▶ [STATED PROBLEM] Work through the data line by line, gathering every line that has the word "OpenSCAD".

(Part of a data file)

☆ ☆ ☆

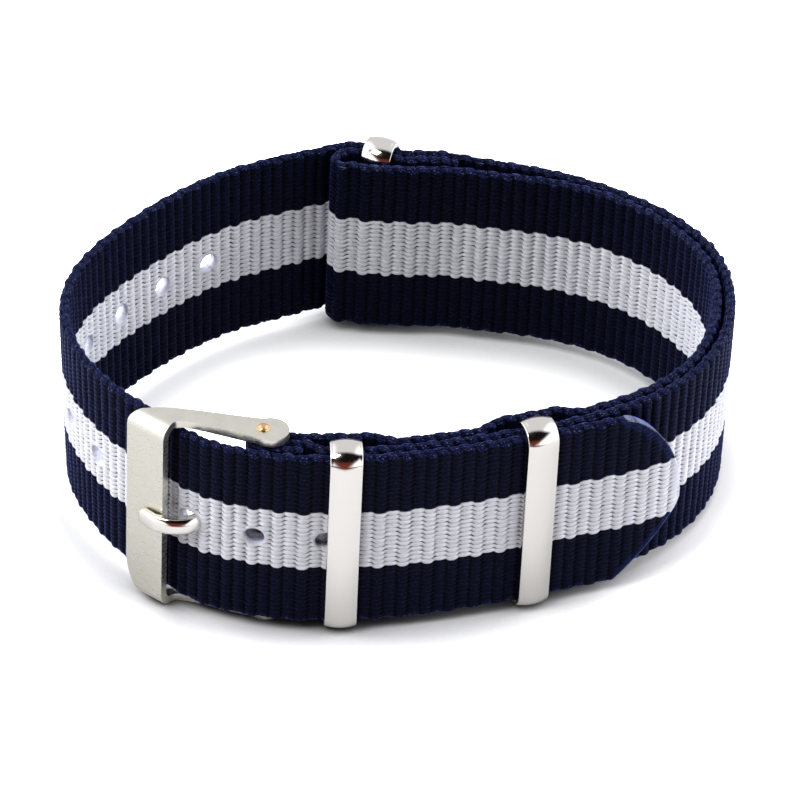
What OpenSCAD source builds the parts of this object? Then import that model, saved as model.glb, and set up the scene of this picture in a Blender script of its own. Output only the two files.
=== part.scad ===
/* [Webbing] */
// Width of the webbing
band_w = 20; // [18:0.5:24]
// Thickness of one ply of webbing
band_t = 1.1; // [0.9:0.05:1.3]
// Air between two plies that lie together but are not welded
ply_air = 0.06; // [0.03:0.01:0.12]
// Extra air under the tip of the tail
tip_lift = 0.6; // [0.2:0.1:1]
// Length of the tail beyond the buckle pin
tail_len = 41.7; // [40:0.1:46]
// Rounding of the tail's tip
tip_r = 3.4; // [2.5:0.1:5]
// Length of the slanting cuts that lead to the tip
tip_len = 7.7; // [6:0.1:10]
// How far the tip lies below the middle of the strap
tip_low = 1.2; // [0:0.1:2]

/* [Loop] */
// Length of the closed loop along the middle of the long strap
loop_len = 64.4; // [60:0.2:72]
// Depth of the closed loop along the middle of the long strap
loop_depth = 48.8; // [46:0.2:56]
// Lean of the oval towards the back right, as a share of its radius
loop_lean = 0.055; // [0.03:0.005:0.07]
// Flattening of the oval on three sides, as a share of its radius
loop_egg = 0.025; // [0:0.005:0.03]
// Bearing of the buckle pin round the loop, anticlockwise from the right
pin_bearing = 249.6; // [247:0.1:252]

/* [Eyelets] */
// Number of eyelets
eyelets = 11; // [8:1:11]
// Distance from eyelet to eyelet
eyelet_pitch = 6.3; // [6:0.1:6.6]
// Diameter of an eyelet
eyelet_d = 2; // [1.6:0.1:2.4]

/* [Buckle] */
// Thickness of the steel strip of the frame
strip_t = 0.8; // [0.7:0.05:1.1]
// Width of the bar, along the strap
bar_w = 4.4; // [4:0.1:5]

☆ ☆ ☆

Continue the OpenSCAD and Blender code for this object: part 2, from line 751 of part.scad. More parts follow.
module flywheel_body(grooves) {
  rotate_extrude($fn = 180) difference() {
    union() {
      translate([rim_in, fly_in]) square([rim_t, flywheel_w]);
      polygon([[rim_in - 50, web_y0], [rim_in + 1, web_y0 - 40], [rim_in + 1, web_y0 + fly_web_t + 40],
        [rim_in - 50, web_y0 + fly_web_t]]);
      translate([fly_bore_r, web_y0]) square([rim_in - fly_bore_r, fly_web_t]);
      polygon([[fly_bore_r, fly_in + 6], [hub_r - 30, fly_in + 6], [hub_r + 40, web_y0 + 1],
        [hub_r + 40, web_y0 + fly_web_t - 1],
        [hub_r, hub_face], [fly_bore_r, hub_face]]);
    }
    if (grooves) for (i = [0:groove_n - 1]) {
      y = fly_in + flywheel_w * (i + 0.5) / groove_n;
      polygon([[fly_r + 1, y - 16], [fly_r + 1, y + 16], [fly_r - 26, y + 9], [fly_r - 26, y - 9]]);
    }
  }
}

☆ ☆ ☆

▶ [RESULT BELOW]
What OpenSCAD source builds the parts of this object? Then import that model, saved as model.glb, and set up the scene of this picture in a Blender script of its own. Output only the two files.
Continue the OpenSCAD and Blender code for this object: part 2, from line 751 of part.scad. More parts follow.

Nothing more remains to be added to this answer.